One of the most common life strategies taken in the face of anxiety cued off by feelings of helplessness is to become obsessed with control. This is the key to unlocking the psychologies of controlling people, people who try to run the lives of those around them and don’t allow much spontaneity into their own lives, who demand that their environments be ordered to their liking and become agitated at any perceived signs of disorder. For them obedience is a virtue and rebellion a vice. Feelings of helplessness, and with these feelings painful anxiety, are kept at bay as long as the illusion of being in control can be maintained.

The controlling attitude usually is successful in reducing anxiety but of course it comes at a tremendous cost, like the deterioration of important intimate relationships due to the extreme dissatisfaction others experience from constantly being on the receiving end of controlling behavior, the lack of interest and joy in life whose prerequisite is allowing the unknown in at times, and the stagnation of intellectual and emotional growth.

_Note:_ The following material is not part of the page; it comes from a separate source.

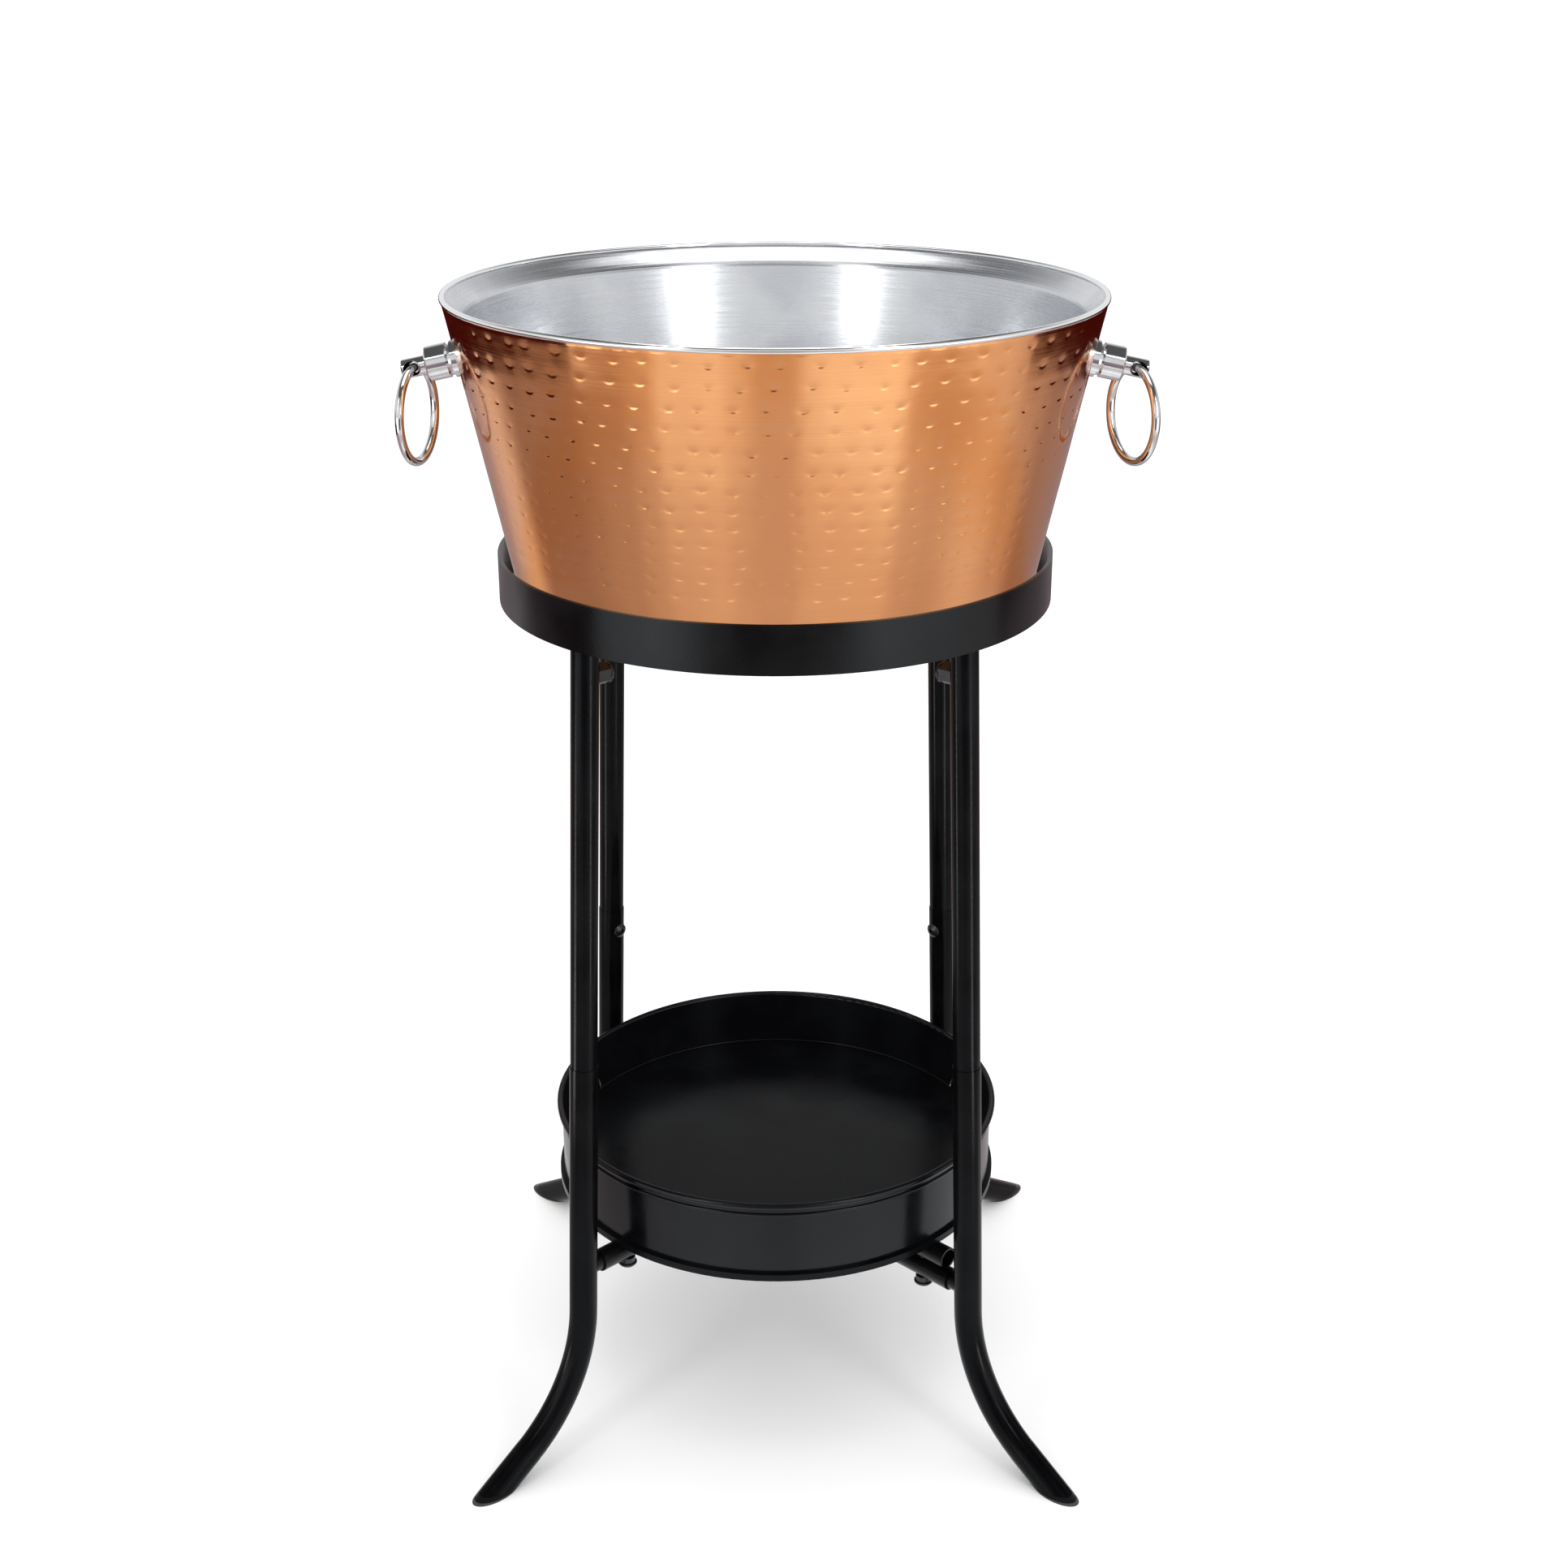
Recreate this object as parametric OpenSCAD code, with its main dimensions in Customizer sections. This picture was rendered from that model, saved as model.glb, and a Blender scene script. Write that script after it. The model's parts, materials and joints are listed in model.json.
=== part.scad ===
// Champagne bucket stand: a hammered double-wall tub with two ring handles stands in
// the ring of a four-leg tubular stand, which carries a round tray lower down.
// Origin: on the floor, under the centre. Z is up, and the front faces -Y.

/* [Stand ring] */
// Outer diameter of the band
band_d = 382; // [370:1:400]
// Height of the band
band_h = 33; // [25:1:40]
// Thickness of the band
band_t = 2.5; // [2:0.1:4]
// Height of the band's lower edge over the floor
band_z = 611; // [560:1:680]
// Inner diameter of the ledge that the tub stands on
ledge_bore_d = 296; // [240:1:310]
// Thickness of the ledge
ledge_t = 3; // [2:0.1:5]

/* [Legs] */
// Distance of a leg's axis from the centre, at its top
leg_top_r = 173.5; // [170:0.5:176]
// Outward lean of the legs in degrees
leg_lean = 2.6; // [0:0.1:5]
// Diameter of the upper leg tube
upper_d = 19; // [18:0.5:20]
// Diameter of the lower leg tube
lower_d = 20; // [19.5:0.5:22]
// Bore of both leg tubes
leg_bore_d = 16; // [14:0.5:16]
// Height of the joint between the upper and the lower leg
joint_z = 307; // [290:1:340]
// Height at which the foot bend starts
bend_z = 112; // [105:1:125]
// Radius of the foot bend, at the tube's axis
bend_r = 115; // [105:1:120]
// Slope of the foot below level in degrees
foot_slope = 31; // [28:1:35]
// Thickness of the foot plug's flange
plug_flange_t = 1.5; // [1:0.1:3]

/* [Tray and braces] */
// Outer diameter of the tray's wall
tray_d = 325; // [310:1:328]
// Height of the tray
tray_h = 62; // [50:1:70]
// Height of the tray's underside over the floor
tray_z = 154; // [145:1:180]
// Thickness of the tray's sheet
tray_t = 1.2; // [1:0.1:2]
// Diameter of the brace tubes
brace_d = 16; // [14:0.5:18]
// Depth of the tray inside
tray_depth = 44; // [35:1:50]
// Distance of the tray's studs from the centre
tray_stud_r = 153; // [140:1:154]

/* [Tub] */
// Outer radius of the copper wall at the rim
tub_rim_r = 221; // [215:0.5:226]
// Height of the tub
tub_h = 205; // [190:1:230]
// Taper of the wall in degrees from upright
tub_taper = 12.2; // [11:0.1:13]
// Radius of the corner at the tub's base
tub_corner_r = 18; // [14:1:24]
// Thickness of the copper outer wall
shell_t = 1.2; // [0.8:0.1:2]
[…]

The major rationalization for needing to be in control is “I know better and I’m just trying to help you.” But underneath it’s really “I’m terrified of my anxiety and I’m just trying to help myself.” An insight that can spur the relaxation of controlling behavior is that allowing a little bit of anxiety in is not as catastrophic as it has been built up to be. Anxiety and the hostile events that cued it off in the past are actually two separate entities, and experiencing a little anxiety now from ceding some control does not in and of itself mean that the situation is hostile or dangerous. And the tradeoff is worth it because a door opens to a lighter, freer, more spontaneous relationship with people and the world, one that allows for and in fact revels in the unexpected rather than stomping it out as quickly as it appears.